Currently, therapeutic approaches that target aberrant canonical Wnt signaling pathway are gaining considerable attention in the field of cancer treatment. Blockade of Wnt1-mediated signaling with the monoclonal anti-Wnt1 antibody has been shown to inhibit survivin and rapidly and significantly induce apoptosis in lung, breast, mesothelioma, and sarcoma cancer cell cultures (26). Similarly, monoclonal antibodies designed to bind Wnt1 and Wnt2 have been shown to suppress tumors in several malignancies, such as colorectal cancer, melanoma, and non-small-cell lung carcinoma (27). Treatment modalities targeting Wnt1 may also be promising in the treatment of LCH.

Study Limitations

The most important limitation of this study is that Wnt1 and β-catenin expression in LCH lesions was evaluated only with the immunohistochemical method. Our second limitation is that we did not screen predisposing factors influential in the emergence of lesions. We consider that the evaluation of genetic mutations associated with the Wnt1/β-catenin signaling pathway and the demonstration of its relationship with predisposing factors will significantly contribute to the elucidation of the pathogenesis of LCH.


This study revealed that the Wnt1/b-catenin signaling pathway in LCH is activated. Further studies on this subject will help reveal the cause of this activation and elucidate the pathogenesis of LCH. Treatment methods targeting Wnt1 may be promising for treating LCH.

Acknowledgments: We thank Özlem Uçer, MD, for her valuable contribution.

Ethics Committee Approval: The study was approved by the Fırat University Non-Interventional Research Ethics Committee (approval number: 3956, date: 28.09.2021). Because the samples were obtained from the archives of the Fırat University Faculty of Medicine, Department of Pathology, patient consent was not required.

Informed Consent: Because the samples were obtained from the archives of the Fırat University Faculty of Medicine, Department of Pathology, patient consent was not required.

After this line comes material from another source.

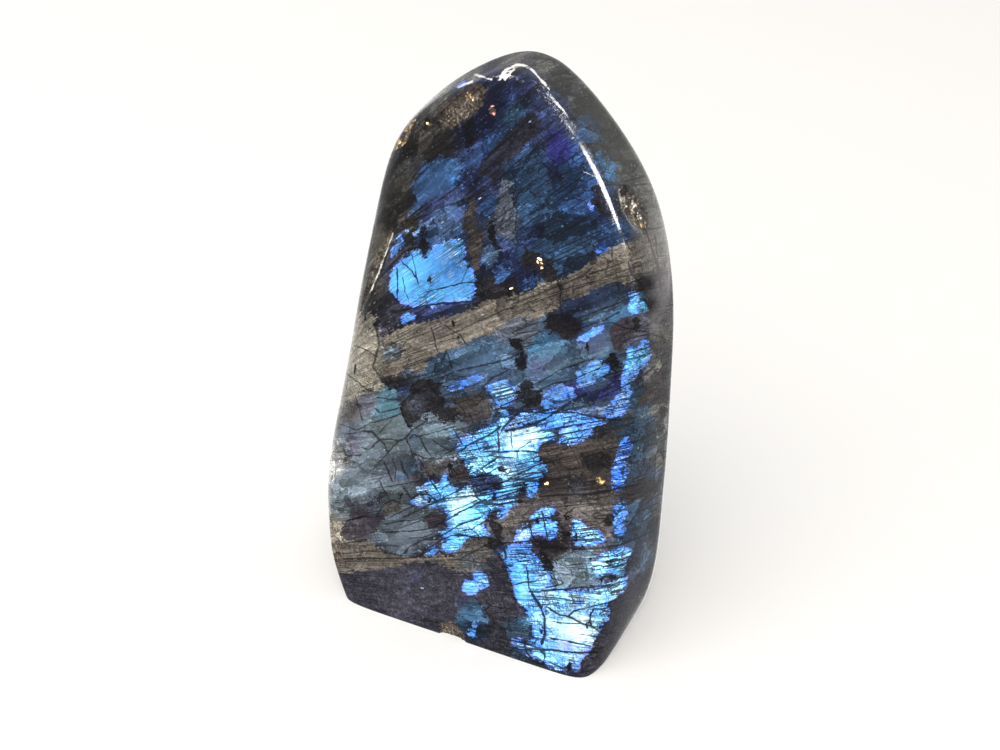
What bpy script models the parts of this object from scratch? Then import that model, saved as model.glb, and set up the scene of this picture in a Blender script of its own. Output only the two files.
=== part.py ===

Peer-review: Externally peer-reviewed.

Authorship Contributions: Surgical and Medical Practices - E.İ.Y., H.B.; Concept - E.İ.Y., H.B., N.K.; Design - E.İ.Y., H.B., N.K.; Data Collection or Processing - E.İ.Y., H.B., N.K.; Analysis or Interpretation - E.İ.Y., N.K.; Literature Search - E.İ.Y.; Writing - E.İ.Y., H.B., N.K.

Conflict of Interest: No conflict of interest was declared by the authors.

Financial Disclosure: The authors declared that this study received no financial support.